We have been witnessing all this. Yet, like the Mulla, we have been sitting serenely on our little corner of the deck, sipping the dulling potion of self-centeredness and thinking "What's it to us if the ship's going down?" But now that the fiery destruction has hit home, and now that we have come face to face with our own vulnerability, we must be careful not to succumb to another idiotic Mulla-like reaction. Our individual and collective response to this tragedy can help us  soar to the heavenly heights of the ladder of spiritual evolution or plunge to the depths of hellish egocentrism and false patriotism. 

From the perspective of spiritual psychology, all of life's fiery experiences, as unpleasant as they are, serve a vital alchemical function. These fires are meant to burn away all traces of excessive materialism, narcissistic self-indulgence, separatism, power mongering and cruelty from our hearts. The mystic writer of the Book of Isaiah, for instance, quotes God as saying:

See, I have refined you for myself like silver;
I have tested you in the furnace of affliction….  
                                                                        Isaiah 48:10-12

The same motif is echoed in the words of the most beloved poet in the world, the Sufi mystic Jallalidin Rumi:

Surrender your brass onto the flames of Divine fire
Burn it into gold, let this be your Soul's true desire
                                                                                                  Rumi          

What’s more, sages and mystics of all ancient religions as well as the most advanced physicists of our own time have been telling us that human consciousness is directly involved with the events of the physical universe. Not only we are not separate from the rest of the universe, we are also completely interdependent and interconnected as human beings. In the prophetic words of the distinguished Quantum physicist, Victor Mansfield:

"
...it would be magnificent if we could realize, as in nonlocal quantum mechanics, that the interconnections between people, races, and countries are more fundamental, more real than the independent existence of our little egos, nationalities, or nations. Given the realities of our world, such a revolution in outlook seems visionary in the extreme. However, an equally extreme need exists for fundamental changes in attitude if we are to survive in our nuclear era." (From: Synchronicity, Science, and Soul Making, p. 226)

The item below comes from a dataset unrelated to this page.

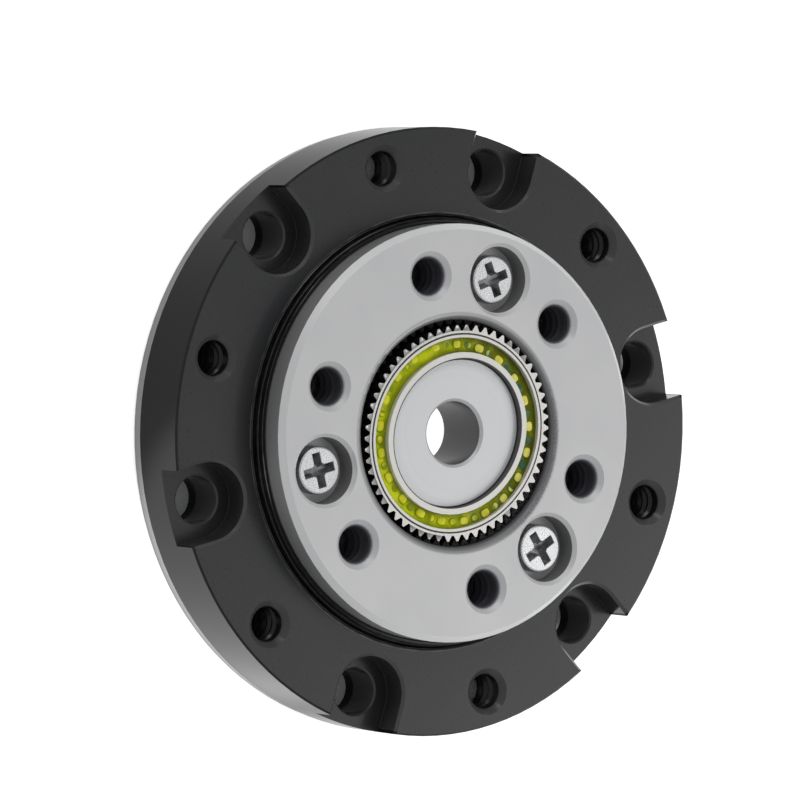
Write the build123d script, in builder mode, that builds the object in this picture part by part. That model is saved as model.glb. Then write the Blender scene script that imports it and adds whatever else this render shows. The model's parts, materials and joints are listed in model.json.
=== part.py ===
from build123d import *
from math import cos, pi, radians, sin, sqrt, tan
import os

# Strain wave gear of the flat "silk hat" kind, with its own crossed roller output bearing.
# Millimetres. +Z is the gear axis and points out of the toothed front. z = 0 is the back
# (mounting) face. The black outer ring and the flexspline are fixed, the grey circular
# spline is the output and the elliptical plug in the middle is the input.

# --- tooth system ---------------------------------------------------------------
MODULE = 0.127          # tooth size, pitch circles of 7.62 and 7.874 mm
TEETH_FLEX = 60         # flexspline teeth
TEETH_RING = 62         # circular spline teeth
WAVE = MODULE           # half the difference of the pitch circles: radial wave of the cup
MAJOR_DEG = 35.0        # direction of the long axis of the wave generator
FLANK_DEG = 28.0
FLEX_PITCH_R = MODULE * TEETH_FLEX / 2
RING_PITCH_R = MODULE * TEETH_RING / 2
FLEX_TIP = 0.110        # tooth above the pitch line
FLEX_ROOT = 0.100       # tooth below the pitch line
RING_TIP = 0.107
RING_ROOT = 0.133
FLEX_TOOTH_W = 0.190    # tooth width on the pitch line
RING_SPACE_W = 0.204    # gap width on the pitch line

# --- stations along the axis ----------------------------------------------------
Z_HAT_FLANGE = 0.50     # top of the flexspline flange, bottom of the outer ring
Z_NOTCH = 1.92          # floor of the rim notches
Z_OUTER = 3.00          # front face of the outer ring
Z_FACE = 4.43           # front face of the circular spline
Z_JOINT = 2.60          # circular spline back face, on the bearing inner ring
Z_TEETH_BACK = 2.45
Z_TEETH_FRONT = 4.36    # front end of the cup's teeth
Z_RING_TEETH = 4.02     # front end of the circular spline's teeth

# --- outer ring -----------------------------------------------------------------
OUTER_R = 11.0
OUTER_BORE_R = 7.76
OUTER_LIP_R = 7.87      # front lip that holds the seal in
SEAL_GROOVE_R = 8.15
SEAL_GROOVE_Z0, SEAL_GROOVE_Z1 = 2.36, 2.86
HOLE_PCR = 9.75         # pitch circle radius of all rim holes
THREAD_START = 41.4     # first of the six threaded holes, degrees
CLEAR_START = 11.4      # first of the six clearance holes, degrees
CLEAR_R = 0.85
BACK_HOLE_R = 1.02      # holes of the flexspline flange behind the free tapped holes
NOTCH_R = 1.40
NOTCH_PCR = 9.80

# --- crossed roller bearing -----------------------------------------------------
ROLLER_R = 0.45
ROLLER_L = 0.88
ROLLER_N = 36
RACE_R = 7.68
RACE_Z = 1.60
RACE_GAP = 0.010
INNER_RING_R = 7.60
INNER_RING_BORE = 4.97
INNER_RING_Z0 = 0.80
FILL_DEG = 26.4         # where the rollers are put in

# --- circular spline ------------------------------------------------------------
RING_R = 7.53
OUTPUT_PCR = 5.775
OUTPUT_START = 40.15
SCREW_START = 70.2
HUB_R = 4.95
HUB_Z0 = 2.20

# --- wave generator -------------------------------------------------------------
BORE_R = 1.15
PLUG_R = 2.69
PLUG_Z0, PLUG_Z1 = 1.67, 4.17
FLEX_INNER_R0, FLEX_INNER_R1 = 2.70, 2.94
FLEX_OUTER_R0, FLEX_OUTER_R1 = 3.47, 3.62
CUP_R = 3.63            # bore of the flexspline cup
BALL_N = 21
BALL_R = 0.30
BALL_PCR = 3.205
BALL_Z = 3.55
BALL_START = 1.0

# --- M1.6 and M1 threads --------------------------------------------------------
M16_MINOR, M16_MAJOR, M16_PITCH = 0.630, 0.775, 0.35

os.makedirs("parts", exist_ok=True)
MAJOR = radians(MAJOR_DEG)
TAN_F = tan(radians(FLANK_DEG))


def at(r, a):
    """A point at radius r and angle a in radians."""
    return (r * cos(a), r * sin(a))


def waved(r, amp=WAVE, n=48):
    """Points of a ring of radius r pressed into the two-lobed wave."""
    return [at(r + amp * cos(2 * (2 * pi * k / n - MAJOR)), 2 * pi * k / n) for k in range(n)]


def thread(z0, z1, pitch, r_in, r_out):
    """Zigzag edge of a screw thread from z0 up to z1, as (r, z)."""
    pts, z = [(r_in, z0)], z0 + 0.10 * pitch
    while z + 0.80 * pitch < z1:
        pts += [(r_in, z), (r_out, z + 0.36 * pitch), (r_in, z + 0.72 * pitch)]
        z += pitch
    return pts + [(r_in, z1)]


def flex_outline():
    """Outline of the toothed rim of the cup. Each tooth moves with the wave: in and out,
    sideways by half as much, and tilted with the wall."""
    neutral = (CUP_R + FLEX_PITCH_R - FLEX_ROOT) / 2
    pts = []
    for k in range(TEETH_FLEX):
        d = 2 * pi * k / TEETH_FLEX
        a = MAJOR + d
        w, v = WAVE * cos(2 * d), -WAVE / 2 * sin(2 * d)
        tilt = 1.5 * WAVE * sin(2 * d) / neutral
        half = FLEX_TOOTH_W / 2
        shape = [
            (-half - FLEX_ROOT * TAN_F, FLEX_PITCH_R - FLEX_ROOT),
            (-half + FLEX_TIP * TAN_F, FLEX_PITCH_R + FLEX_TIP),
            (half - FLEX_TIP * TAN_F, FLEX_PITCH_R + FLEX_TIP),
            (half + FLEX_ROOT * TAN_F, FLEX_PITCH_R - FLEX_ROOT),
        ]
        for t, r in shape:
            n = r - neutral
            nn, tt = n * cos(tilt) - t * sin(tilt), n * sin(tilt) + t * cos(tilt)
            x = (neutral + w + nn) * cos(a) - (v + tt) * sin(a)
            y = (neutral + w + nn) * sin(a) + (v + tt) * cos(a)
            pts.append((x, y))
    return pts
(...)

Above all, let us not forget to be cheerful amidst the tears; for no matter how grim the outlook, things are never hopeless. As we search to bring to justice those directly responsible for the recent heinous acts of terror, why not choose also to influence the outcome of world events on a higher and deeper level by searching our own hearts for traces of greedy materialism, religious fundamentalism, cruelty and separatism? Why not invite our Moslem, Jewish, Christian, Buddhist, atheist and agnostic friends to sit together and engage in a dialogue on issues that can bring us together as One Humanity?

The Twin Towers were destroyed in yet another historical clash between the twin evils of meaningless materialism and soulless religious fundamentalism. We have been told that the destruction of the metaphoric Tower of Babel led to the confusion of tongues and separation of the human family. Is it possible that, with correct understanding, the tragic destruction of the Twin Towers of the World Trade Center could lead to the fusion of our hearts and the realization that WE ARE ONE? That we are all in this boat together?